Oblique incidence of light propagation in magnetic anisotropic media and digital photonic device applications

In this presentation, we demonstrate an interesting physics about spin reorientation transition of the magnetic Co ultrathin films (up to ~ 2 nm) on ZnO crystal. The behavior has been observed by surface magneto-optic Faraday effect (SMOFE) magnetometry. SMOFE hysteresis measurement in ultrahigh vacuum (UHV) can be accomplished for investigating the magnetic properties of ultrathin films that is deposited on a transparent substrate. Through the doping of N ions into the top Co structure, nitrogen implantation is conducive to stabilize the surface magnetism. The magneto-optic vector magnetometry during the growth of Co was monitored. The magnetization with certain thickness oscillates with incident optical angle. The phenomenon is attributed to the multiply-reflected beams and optical interference in the dielectric crystals. By tuning the incident angle of light, magnetic reversal flips spin-up state, i.e. the digital signal is denoted as "1", to spin-down state, denoted as "0". The effect is a fundamental basis for the application of digital photonics device.
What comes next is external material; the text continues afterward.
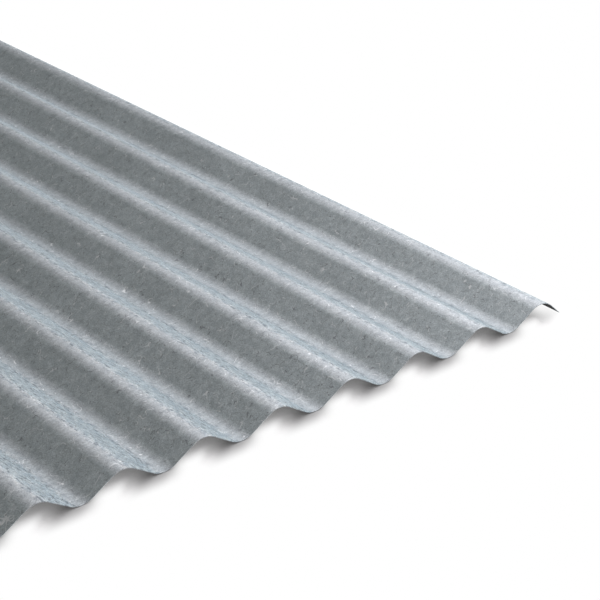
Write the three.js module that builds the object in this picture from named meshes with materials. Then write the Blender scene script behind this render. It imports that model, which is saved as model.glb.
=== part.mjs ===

The longitudinal anisotropy is dominated in the initial growth of Co due to large lattice misfit between the thin film interfaces. However, the easy axis of thin film magnetization rotates gradually to out-of-plane up to 2.3 nm. The technique in applied optics combined thin film technology with SMOFE magnetometry is possible to develop digital signal generation via the mechanical rotation of optics in magnetic thin films.